- **TASK DIRECTIONS**:
In the entries below, find the lines with the word "code" and copy them.

- **MATERIAL SUPPLIED**:
════════════════════
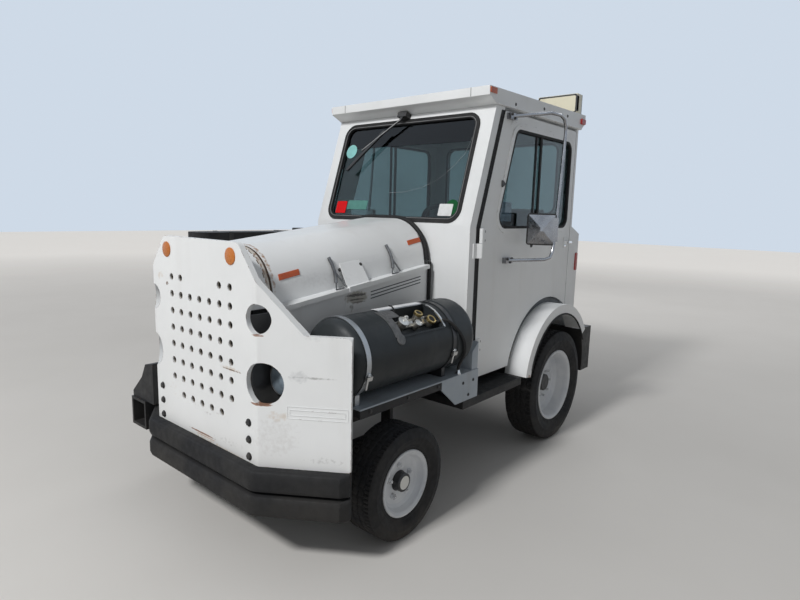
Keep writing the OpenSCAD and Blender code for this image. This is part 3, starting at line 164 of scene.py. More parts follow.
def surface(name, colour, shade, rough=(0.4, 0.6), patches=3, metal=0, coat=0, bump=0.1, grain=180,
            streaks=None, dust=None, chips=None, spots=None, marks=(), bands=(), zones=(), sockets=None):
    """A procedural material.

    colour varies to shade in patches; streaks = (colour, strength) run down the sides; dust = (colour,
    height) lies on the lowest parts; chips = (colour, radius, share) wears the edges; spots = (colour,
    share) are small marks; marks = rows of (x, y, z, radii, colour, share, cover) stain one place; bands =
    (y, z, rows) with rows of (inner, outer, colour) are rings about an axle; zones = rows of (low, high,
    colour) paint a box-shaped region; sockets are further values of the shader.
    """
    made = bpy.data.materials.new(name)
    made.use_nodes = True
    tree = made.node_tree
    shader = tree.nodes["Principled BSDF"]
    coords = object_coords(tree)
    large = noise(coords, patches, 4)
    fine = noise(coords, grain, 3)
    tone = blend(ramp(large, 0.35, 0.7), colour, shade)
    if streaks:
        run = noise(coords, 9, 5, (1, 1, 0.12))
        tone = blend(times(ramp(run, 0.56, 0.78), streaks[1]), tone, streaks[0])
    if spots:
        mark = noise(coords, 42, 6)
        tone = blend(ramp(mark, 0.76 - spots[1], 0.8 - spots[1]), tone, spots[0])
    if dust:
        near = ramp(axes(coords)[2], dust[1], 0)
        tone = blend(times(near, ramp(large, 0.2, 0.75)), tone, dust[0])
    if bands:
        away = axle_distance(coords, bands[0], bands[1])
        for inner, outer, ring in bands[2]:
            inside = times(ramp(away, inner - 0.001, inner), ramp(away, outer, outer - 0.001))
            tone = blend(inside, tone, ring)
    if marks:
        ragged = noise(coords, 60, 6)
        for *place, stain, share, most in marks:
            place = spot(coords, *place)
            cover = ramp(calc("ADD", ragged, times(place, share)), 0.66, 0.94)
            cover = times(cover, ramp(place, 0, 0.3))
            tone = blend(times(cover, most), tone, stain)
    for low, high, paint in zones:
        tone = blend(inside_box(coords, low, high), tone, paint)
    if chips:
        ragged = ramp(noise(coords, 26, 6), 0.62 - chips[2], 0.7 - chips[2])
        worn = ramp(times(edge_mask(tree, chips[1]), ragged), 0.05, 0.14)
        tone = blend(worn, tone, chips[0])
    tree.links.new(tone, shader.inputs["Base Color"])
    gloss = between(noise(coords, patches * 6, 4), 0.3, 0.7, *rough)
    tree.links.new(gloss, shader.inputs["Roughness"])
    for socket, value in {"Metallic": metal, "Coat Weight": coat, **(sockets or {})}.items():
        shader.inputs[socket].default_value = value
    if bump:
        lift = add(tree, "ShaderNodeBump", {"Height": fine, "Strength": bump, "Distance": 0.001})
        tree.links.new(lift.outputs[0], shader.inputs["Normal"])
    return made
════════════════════
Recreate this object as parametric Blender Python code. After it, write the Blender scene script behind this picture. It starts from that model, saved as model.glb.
════════════════════
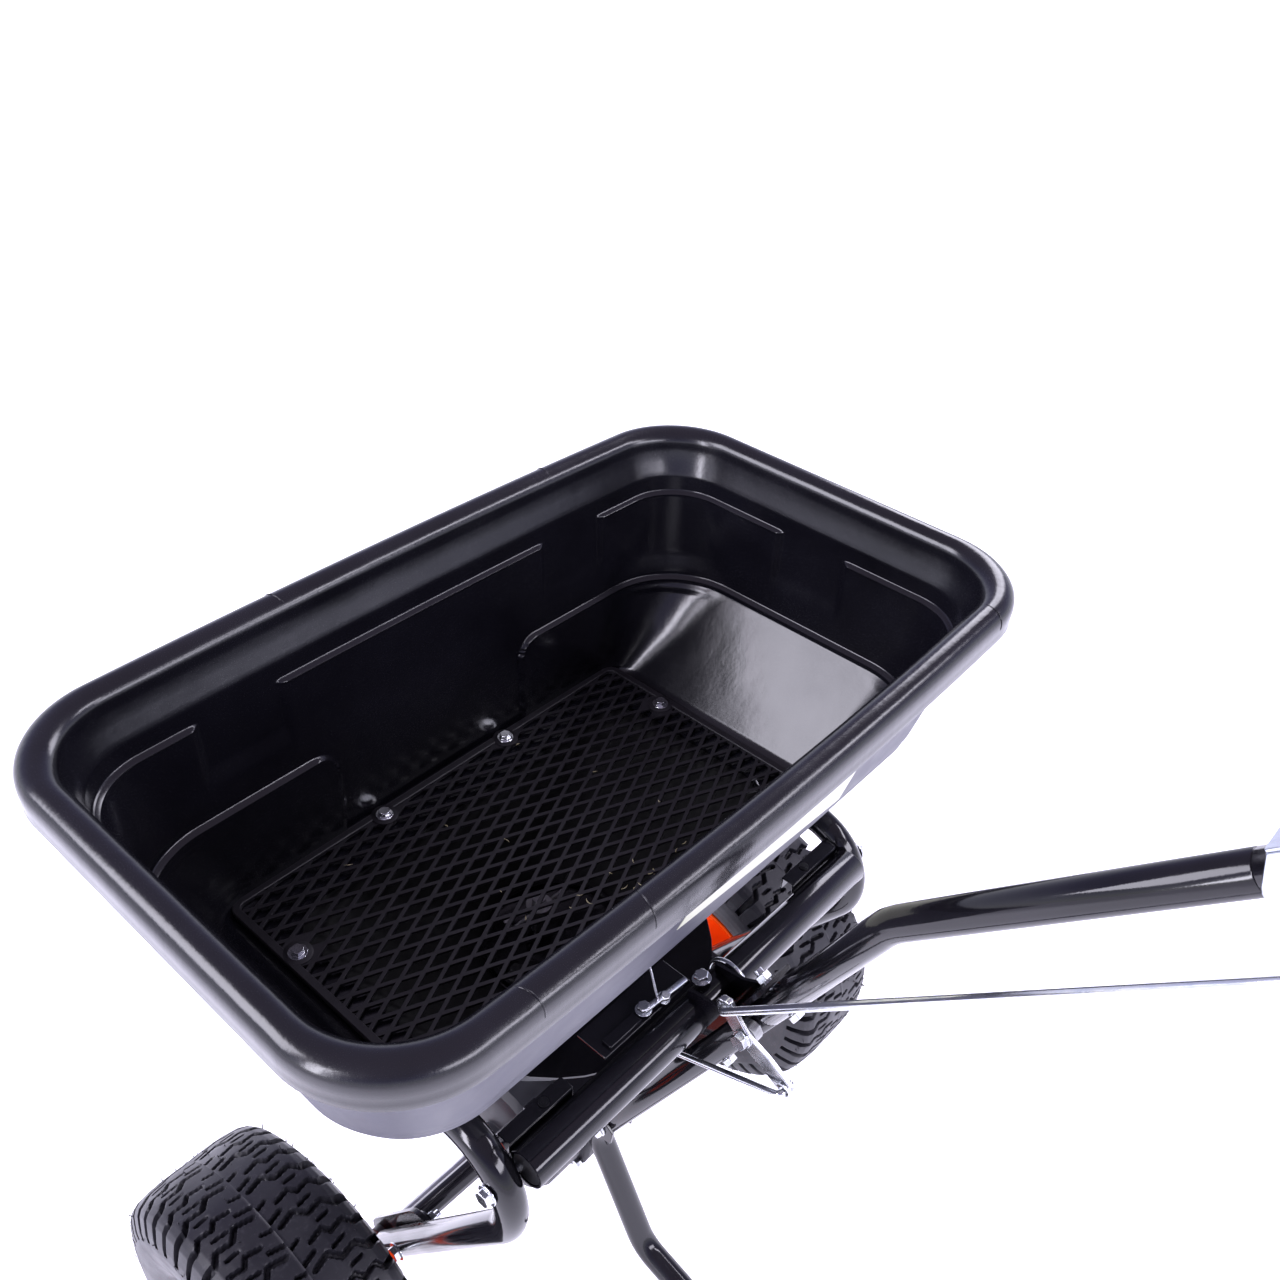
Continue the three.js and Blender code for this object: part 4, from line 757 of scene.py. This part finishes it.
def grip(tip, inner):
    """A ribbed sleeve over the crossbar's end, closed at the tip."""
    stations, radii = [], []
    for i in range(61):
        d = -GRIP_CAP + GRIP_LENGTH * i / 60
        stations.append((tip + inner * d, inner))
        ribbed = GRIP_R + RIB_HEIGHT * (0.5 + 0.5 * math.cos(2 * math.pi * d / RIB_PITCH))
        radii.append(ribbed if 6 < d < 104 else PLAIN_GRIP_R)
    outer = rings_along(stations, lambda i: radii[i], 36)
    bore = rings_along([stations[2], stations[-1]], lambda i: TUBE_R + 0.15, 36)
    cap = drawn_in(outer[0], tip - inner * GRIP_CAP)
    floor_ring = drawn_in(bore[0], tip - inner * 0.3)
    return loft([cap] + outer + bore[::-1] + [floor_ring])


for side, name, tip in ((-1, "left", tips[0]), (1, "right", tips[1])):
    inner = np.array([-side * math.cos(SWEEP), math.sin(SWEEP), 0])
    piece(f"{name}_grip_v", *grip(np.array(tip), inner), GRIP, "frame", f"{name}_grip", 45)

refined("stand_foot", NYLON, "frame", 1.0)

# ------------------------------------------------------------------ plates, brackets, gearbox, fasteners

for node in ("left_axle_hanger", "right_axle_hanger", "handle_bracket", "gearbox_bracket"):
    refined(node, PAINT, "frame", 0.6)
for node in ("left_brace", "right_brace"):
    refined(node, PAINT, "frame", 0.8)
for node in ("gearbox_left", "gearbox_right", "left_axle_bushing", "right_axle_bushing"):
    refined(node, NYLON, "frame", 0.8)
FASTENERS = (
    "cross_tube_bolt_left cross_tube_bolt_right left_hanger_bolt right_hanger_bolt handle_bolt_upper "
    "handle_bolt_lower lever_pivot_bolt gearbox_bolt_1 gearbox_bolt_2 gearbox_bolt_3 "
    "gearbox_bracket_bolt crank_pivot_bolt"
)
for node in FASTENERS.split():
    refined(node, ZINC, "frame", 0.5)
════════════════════
- **WRITTEN SOLUTION**:
Keep writing the OpenSCAD and Blender code for this image. This is part 3, starting at line 164 of scene.py. More parts follow.
Recreate this object as parametric Blender Python code. After it, write the Blender scene script behind this picture. It starts from that model, saved as model.glb.
Continue the three.js and Blender code for this object: part 4, from line 757 of scene.py. This part finishes it.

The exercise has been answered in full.